Monday, October 8, 2012

South Beach Recipe--Spaghetti Squash Lasagna!!

So.  Here's the deal.  I haven't been able to drop the last 2 pounds.  Here I stay, 124 pounds, and here I think I will remain.  And that's fine, really, if it has to be.  I'm well within a healthy weight range, and frankly, I could lose another 15 pounds and still hate what I see in the mirror.

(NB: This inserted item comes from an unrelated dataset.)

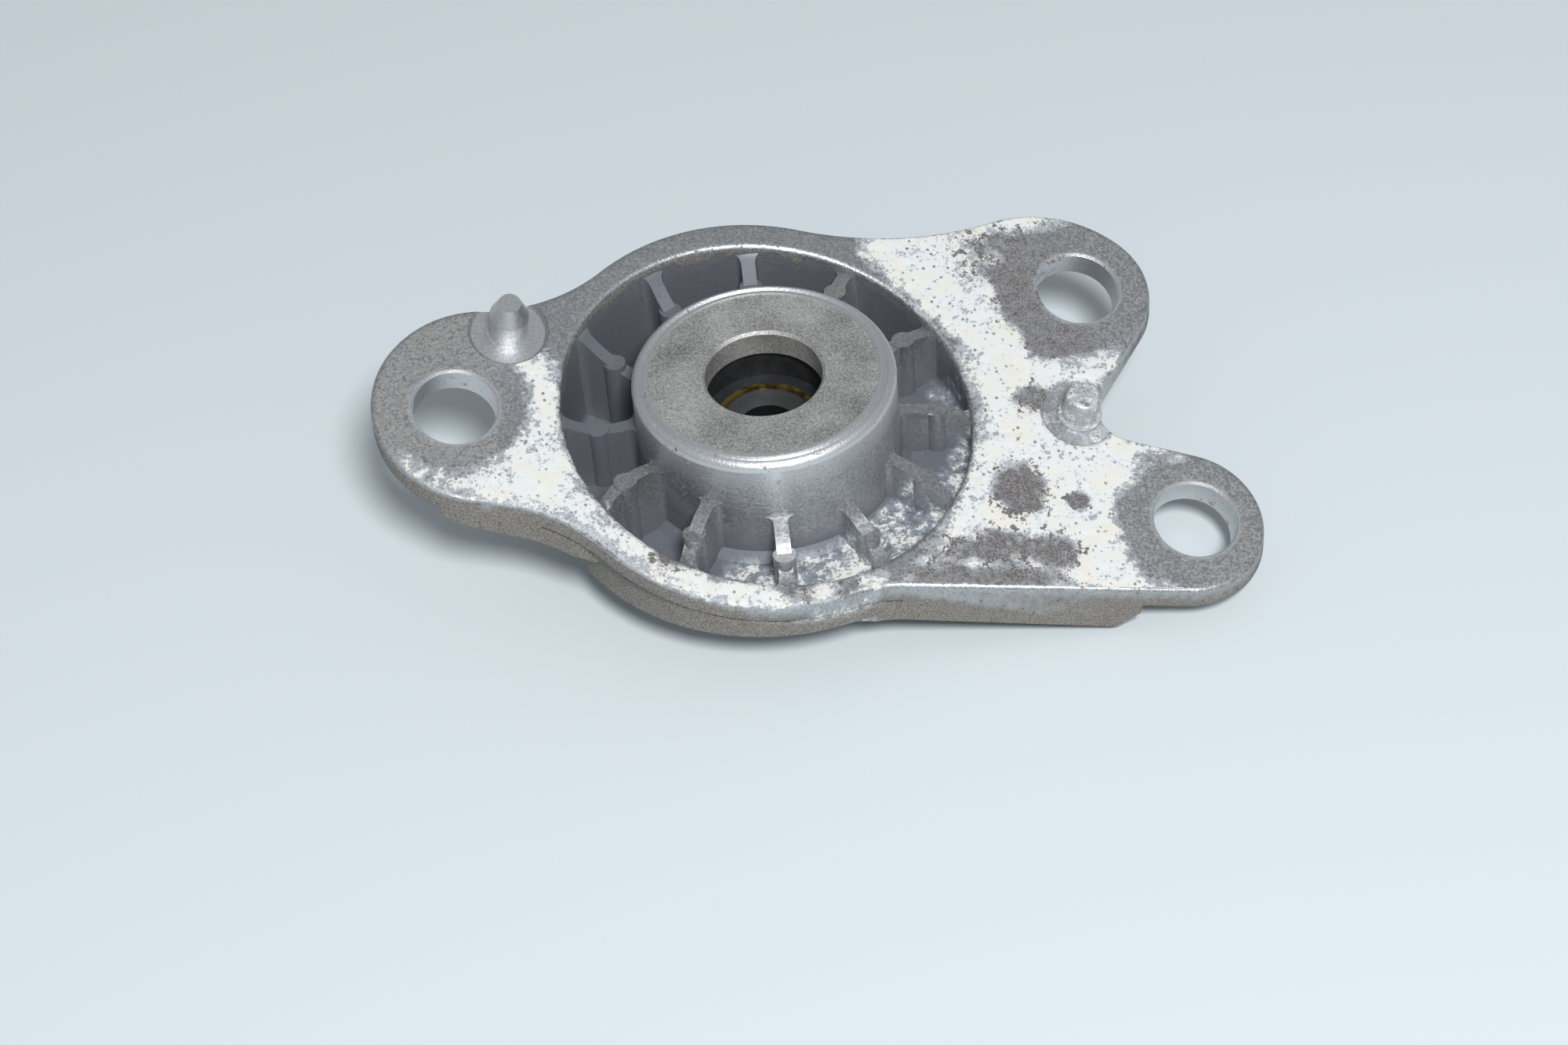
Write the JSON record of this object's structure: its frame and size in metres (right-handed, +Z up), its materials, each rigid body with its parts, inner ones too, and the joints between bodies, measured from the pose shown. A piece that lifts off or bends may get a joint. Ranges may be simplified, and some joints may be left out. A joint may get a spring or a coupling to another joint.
{
  "type": "shock absorber bracket",
  "caption": "Die-cast upper bracket for a shock absorber: tilted eared flange, ribbed round pocket, and a rubber-bushed hub closed by a rolled-in cover disc.",
  "frame": {"origin": "on the damper rod's axis, in the lower face of the foot ring", "axes": "+Z up along the rod's axis; +X towards the two right-hand bolt ears; +Y away from the viewer of the picture"},
  "size_m": [0.1466, 0.0779, 0.0444],
  "materials": {
    "cast_aluminium": "die-cast aluminium, grey and grimy, with white corrosion crust",
    "grained_steel": "blasted grey steel, fine grain",
    "bush_rubber": "moulded black rubber, satin",
    "yellow_passivated_steel": "thin steel with yellow passivation",
    "turned_steel": "dark turned steel"
  },
  "bodies": {
    "root": {"bracket_casting": "cast_aluminium", "cover_disc": "grained_steel", "rubber_bush": "bush_rubber", "inner_sleeve": "yellow_passivated_steel", "steel_core": "turned_steel"}
  },
  "joints": []
}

I love food, folks.  I love chocolate, I love carbs, and I'VE DISCOVERED PINTEREST.  Not good for diets.
At any rate, I've decided that my main goal is going to be loving myself just as I am, cutting cardio back to 3 days a week, and do strength training/yoga/wii Active the other 3 days.  Hopefully this will help me tone up.

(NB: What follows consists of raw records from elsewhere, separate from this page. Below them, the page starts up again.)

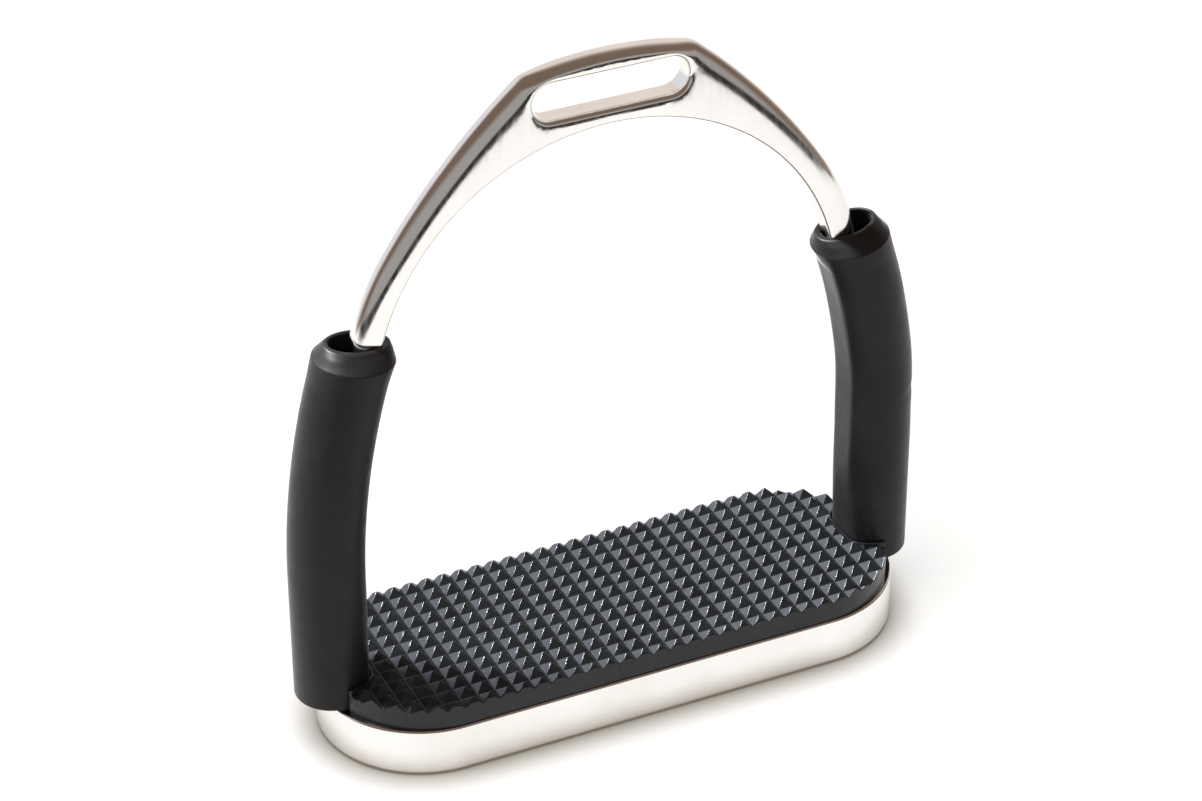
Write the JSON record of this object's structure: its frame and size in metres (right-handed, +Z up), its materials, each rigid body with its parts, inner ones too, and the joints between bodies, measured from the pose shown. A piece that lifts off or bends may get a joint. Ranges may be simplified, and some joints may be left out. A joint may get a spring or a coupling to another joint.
{
  "type": "stirrup iron",
  "caption": "Jointed stirrup iron: polished arch with a leather slot, two flexing branches in rubber sleeves and a studded rubber tread in an oval base.",
  "frame": {"origin": "middle of the base's underside, on the ground", "axes": "+X along the tread to the right branch, +Y to the back, +Z up to the leather slot; the object is the same front and back"},
  "size_m": [0.1604, 0.0516, 0.1652],
  "materials": {
    "polished_steel": "mirror-polished stainless steel",
    "link_steel": "plain unpolished steel",
    "rivet_steel": "bright steel",
    "washer_steel": "bright steel",
    "tread_rubber": "moulded rubber, slightly shiny",
    "sleeve_rubber": "matt moulded rubber"
  },
  "bodies": {
    "base": {"base_frame": "polished_steel", "left_post": "link_steel", "right_post": "link_steel", "tread_pad": "tread_rubber", "left_sleeve": "sleeve_rubber", "right_sleeve": "sleeve_rubber"},
    "left_link": {"left_inner_link": "link_steel", "left_outer_link": "link_steel", "left_lower_rivet": "rivet_steel", "left_upper_rivet": "rivet_steel", "left_lower_washers": "washer_steel", "left_upper_washers": "washer_steel"},
    "right_link": {"right_inner_link": "link_steel", "right_outer_link": "link_steel", "right_lower_rivet": "rivet_steel", "right_upper_rivet": "rivet_steel", "right_lower_washers": "washer_steel", "right_upper_washers": "washer_steel"},
    "arch": {"arch": "polished_steel"}
  },
  "joints": [
    {"name": "left_lower_pivot", "type": "hinge", "parent": "base", "child": "left_link", "pos_m": [-0.0706, 0, 0.032], "axis": [1, 0, 0], "range_deg": [-12, 12], "stiffness_Nm_per_rad": 3, "deforming": ["left_sleeve"]},
    {"name": "right_lower_pivot", "type": "hinge", "parent": "base", "child": "right_link", "pos_m": [0.0706, 0, 0.032], "axis": [1, 0, 0], "range_deg": [-12, 12], "stiffness_Nm_per_rad": 3, "deforming": ["right_sleeve"]},
    {"name": "upper_pivot", "type": "hinge", "parent": "left_link", "child": "arch", "pos_m": [-0.0706, 0, 0.065], "axis": [1, 0, 0], "range_deg": [-12, 12], "stiffness_Nm_per_rad": 3}
  ],
  "couplings": [
    {"joint": "right_lower_pivot", "follows": "left_lower_pivot", "ratio": 1}
  ]
}
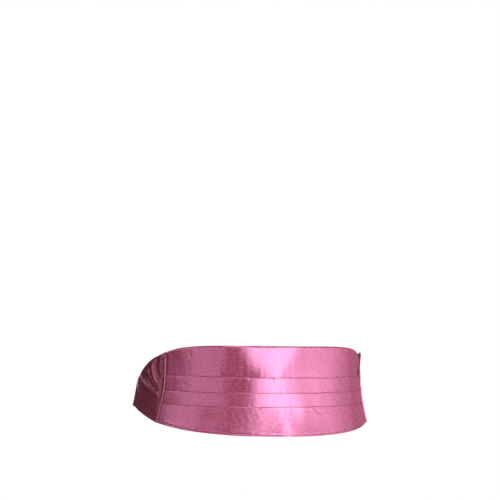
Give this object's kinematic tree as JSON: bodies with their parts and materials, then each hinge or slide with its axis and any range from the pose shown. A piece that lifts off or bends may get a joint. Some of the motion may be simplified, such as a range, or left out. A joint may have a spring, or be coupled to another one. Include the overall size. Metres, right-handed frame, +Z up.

Additionally, while I'm going to endeavor to continue to eat responsibly, cut out unnecessary carbs, and stay active, I'm not going to worry about being a perfect dieter any more.


That being said, today was Meatless Monday at our house.  I bought a spaghetti squash last weekend and wanted to use it.  Ergo--Spaghetti Squash Lasagna!!  (the reason the veggies are only 1/2 sizes are because I used them to make a regular lasagna dish for a friend.  Feel free to use the whole veggies in your version)



Spaghetti Squash Lasagna Bake


 Forgive the poor quality, SOMEBODY broke my camera.


Ingredients
1 whole spaghetti squash
1/2 small zucchini, sliced
1/2 c red bell pepper, chopped
2 eggs
1/3 c white onion, chopped
1/2 large tomato, chopped
1 large clove of garlic, sliced or mashed, take your pick
1/2 tsp olive oil
Dash of Italian Seasoning
1 1/4 c Hunts Traditional Spaghetti Sauce
3/4 c Sargent reduced fat Mexican cheese blend

Cook the squash without any butter or oil.  I baked mine at 375 for about 30 minutes.  Let it cool, and use a fork to shred that sucker right up and into a big ol' bowl.  Add your chopped up veggies, garlic, oil and seasoning, with a little salt and pepper for good measure.  Mix that up really well, and plop into a 9 X 9 pan that's been sprayed with 0 calorie cooking spray. Turn oven to 350.  Pour the sauce over the top and pop into the oven for about 30 minutes.  Add the cheese, and bake for another 5 minutes or until the cheese is brown.

Eat and serve hot with a big salad or some garlic bread!  Though that does defeat the purpose of a low carb dinner...

Serves 4
Calories:  192  Fat:  8 g  Protein:  11 g  Fiber:  5 g  Carbs:  22 g


1 comment:

  1. Sounds like you have reached a good, healthy place! Way to go. You have worked hard for it.